[BEGIN]

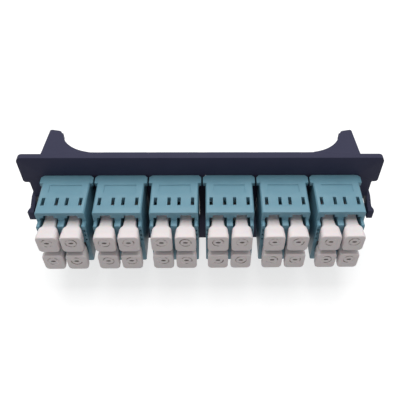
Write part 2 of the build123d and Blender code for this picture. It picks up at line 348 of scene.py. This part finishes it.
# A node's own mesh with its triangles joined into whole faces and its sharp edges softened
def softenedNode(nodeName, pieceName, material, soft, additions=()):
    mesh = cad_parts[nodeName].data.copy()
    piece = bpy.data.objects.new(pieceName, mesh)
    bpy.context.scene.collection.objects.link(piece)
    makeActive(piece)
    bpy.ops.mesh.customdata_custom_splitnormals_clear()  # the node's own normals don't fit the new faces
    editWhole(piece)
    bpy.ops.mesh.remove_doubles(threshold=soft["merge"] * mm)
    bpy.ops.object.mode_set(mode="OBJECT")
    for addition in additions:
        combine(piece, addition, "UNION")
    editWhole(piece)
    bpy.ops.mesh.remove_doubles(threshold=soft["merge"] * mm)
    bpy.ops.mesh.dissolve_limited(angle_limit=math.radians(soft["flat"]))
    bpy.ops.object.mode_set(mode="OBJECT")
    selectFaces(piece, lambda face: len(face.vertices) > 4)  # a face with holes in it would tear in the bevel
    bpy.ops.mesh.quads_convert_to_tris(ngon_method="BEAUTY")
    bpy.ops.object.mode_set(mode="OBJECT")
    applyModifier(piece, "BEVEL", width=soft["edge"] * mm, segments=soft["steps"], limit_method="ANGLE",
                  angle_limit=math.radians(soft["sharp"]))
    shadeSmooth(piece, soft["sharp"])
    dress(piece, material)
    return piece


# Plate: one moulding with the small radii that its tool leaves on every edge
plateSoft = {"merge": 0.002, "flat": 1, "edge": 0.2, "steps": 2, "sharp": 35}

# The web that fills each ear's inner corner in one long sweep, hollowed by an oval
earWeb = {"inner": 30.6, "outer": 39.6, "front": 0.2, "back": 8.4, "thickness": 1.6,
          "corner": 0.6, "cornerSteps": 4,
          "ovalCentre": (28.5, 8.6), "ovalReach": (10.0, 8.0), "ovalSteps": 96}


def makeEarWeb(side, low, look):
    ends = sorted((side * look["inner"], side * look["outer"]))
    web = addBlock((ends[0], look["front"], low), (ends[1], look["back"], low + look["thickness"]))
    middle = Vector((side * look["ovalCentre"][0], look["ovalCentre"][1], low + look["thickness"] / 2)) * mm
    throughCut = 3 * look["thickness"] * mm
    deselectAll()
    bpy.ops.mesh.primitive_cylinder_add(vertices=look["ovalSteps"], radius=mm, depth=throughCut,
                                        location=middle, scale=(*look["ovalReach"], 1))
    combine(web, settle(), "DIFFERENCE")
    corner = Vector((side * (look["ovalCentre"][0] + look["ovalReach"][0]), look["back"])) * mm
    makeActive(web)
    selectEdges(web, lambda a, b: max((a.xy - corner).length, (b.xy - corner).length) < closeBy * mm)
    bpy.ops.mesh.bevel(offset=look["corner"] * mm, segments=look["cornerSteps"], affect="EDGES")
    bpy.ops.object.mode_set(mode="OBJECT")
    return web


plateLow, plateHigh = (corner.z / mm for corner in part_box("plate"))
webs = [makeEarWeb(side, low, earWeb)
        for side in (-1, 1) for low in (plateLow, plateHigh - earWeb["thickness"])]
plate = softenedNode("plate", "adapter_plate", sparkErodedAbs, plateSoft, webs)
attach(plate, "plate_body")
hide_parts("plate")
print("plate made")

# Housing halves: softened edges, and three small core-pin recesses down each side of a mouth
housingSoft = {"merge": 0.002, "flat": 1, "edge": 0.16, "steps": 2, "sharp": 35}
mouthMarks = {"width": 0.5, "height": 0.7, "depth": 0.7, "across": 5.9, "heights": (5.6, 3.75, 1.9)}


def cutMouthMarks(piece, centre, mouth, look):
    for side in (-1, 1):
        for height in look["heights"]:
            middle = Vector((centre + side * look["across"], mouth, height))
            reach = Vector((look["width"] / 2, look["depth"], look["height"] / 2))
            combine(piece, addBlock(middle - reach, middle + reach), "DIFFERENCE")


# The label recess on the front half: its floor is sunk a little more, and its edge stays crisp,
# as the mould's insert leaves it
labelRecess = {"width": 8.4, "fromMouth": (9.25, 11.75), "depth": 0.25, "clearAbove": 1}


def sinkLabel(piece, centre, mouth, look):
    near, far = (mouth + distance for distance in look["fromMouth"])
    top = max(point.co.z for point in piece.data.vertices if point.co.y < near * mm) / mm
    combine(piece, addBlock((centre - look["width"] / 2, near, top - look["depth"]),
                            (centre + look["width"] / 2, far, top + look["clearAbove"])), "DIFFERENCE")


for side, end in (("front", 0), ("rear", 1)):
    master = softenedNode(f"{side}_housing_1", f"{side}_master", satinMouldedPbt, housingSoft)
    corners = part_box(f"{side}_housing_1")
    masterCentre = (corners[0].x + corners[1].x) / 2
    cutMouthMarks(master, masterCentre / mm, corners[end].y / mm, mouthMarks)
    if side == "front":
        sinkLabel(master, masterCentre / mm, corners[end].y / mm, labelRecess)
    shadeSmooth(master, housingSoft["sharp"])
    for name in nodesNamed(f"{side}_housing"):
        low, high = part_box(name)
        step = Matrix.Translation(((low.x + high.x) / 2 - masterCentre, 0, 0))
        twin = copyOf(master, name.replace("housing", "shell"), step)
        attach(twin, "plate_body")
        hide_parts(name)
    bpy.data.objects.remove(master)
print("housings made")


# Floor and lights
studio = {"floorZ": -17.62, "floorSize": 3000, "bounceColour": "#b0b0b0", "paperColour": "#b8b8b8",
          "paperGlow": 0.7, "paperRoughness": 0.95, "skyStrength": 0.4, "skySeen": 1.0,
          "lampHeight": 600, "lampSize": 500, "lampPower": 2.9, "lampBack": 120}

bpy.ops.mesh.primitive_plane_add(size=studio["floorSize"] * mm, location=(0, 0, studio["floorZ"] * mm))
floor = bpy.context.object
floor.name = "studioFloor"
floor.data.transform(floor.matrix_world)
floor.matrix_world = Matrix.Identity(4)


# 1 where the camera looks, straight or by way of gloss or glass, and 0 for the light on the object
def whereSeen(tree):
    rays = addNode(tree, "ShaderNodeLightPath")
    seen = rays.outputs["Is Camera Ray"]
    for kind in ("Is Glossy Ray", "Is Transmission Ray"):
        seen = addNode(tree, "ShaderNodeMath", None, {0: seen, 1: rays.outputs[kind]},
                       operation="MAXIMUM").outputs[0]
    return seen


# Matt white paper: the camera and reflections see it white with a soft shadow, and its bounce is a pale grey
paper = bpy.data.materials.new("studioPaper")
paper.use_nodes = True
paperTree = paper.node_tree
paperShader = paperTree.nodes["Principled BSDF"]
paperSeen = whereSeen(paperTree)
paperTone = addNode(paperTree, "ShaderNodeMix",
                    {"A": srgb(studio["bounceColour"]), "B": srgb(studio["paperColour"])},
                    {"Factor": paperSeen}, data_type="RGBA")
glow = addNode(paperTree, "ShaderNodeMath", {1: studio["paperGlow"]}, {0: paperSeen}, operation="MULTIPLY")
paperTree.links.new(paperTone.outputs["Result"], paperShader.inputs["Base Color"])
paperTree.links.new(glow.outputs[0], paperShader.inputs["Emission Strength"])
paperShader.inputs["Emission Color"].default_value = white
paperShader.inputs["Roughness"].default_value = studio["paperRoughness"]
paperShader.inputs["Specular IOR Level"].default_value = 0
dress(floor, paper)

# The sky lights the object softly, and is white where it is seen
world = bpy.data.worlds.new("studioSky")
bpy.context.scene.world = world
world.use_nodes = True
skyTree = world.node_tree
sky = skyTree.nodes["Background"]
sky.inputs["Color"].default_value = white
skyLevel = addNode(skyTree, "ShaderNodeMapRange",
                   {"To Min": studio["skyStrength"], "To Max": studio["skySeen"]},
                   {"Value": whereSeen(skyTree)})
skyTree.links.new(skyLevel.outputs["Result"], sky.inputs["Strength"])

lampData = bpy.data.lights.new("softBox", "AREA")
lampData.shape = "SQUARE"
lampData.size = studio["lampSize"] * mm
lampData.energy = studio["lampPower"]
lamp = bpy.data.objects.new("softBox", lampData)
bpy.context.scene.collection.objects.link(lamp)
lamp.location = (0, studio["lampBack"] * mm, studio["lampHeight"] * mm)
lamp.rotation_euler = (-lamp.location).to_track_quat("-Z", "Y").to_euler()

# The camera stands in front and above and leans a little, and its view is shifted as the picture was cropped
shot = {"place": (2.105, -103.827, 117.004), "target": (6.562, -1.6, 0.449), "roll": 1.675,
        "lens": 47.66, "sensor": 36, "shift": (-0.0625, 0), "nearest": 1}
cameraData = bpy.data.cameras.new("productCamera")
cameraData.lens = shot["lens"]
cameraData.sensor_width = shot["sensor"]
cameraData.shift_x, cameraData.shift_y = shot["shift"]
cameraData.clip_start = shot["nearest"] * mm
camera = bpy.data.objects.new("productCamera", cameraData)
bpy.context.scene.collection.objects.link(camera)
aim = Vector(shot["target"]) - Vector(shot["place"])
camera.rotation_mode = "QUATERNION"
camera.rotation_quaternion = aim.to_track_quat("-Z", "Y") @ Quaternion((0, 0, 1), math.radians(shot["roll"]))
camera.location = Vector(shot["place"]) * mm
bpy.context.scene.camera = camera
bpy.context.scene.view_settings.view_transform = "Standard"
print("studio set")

[END]

Search the lines above for the string "nodeName", then show every one that has it.

def softenedNode(nodeName, pieceName, material, soft, additions=()):
    mesh = cad_parts[nodeName].data.copy()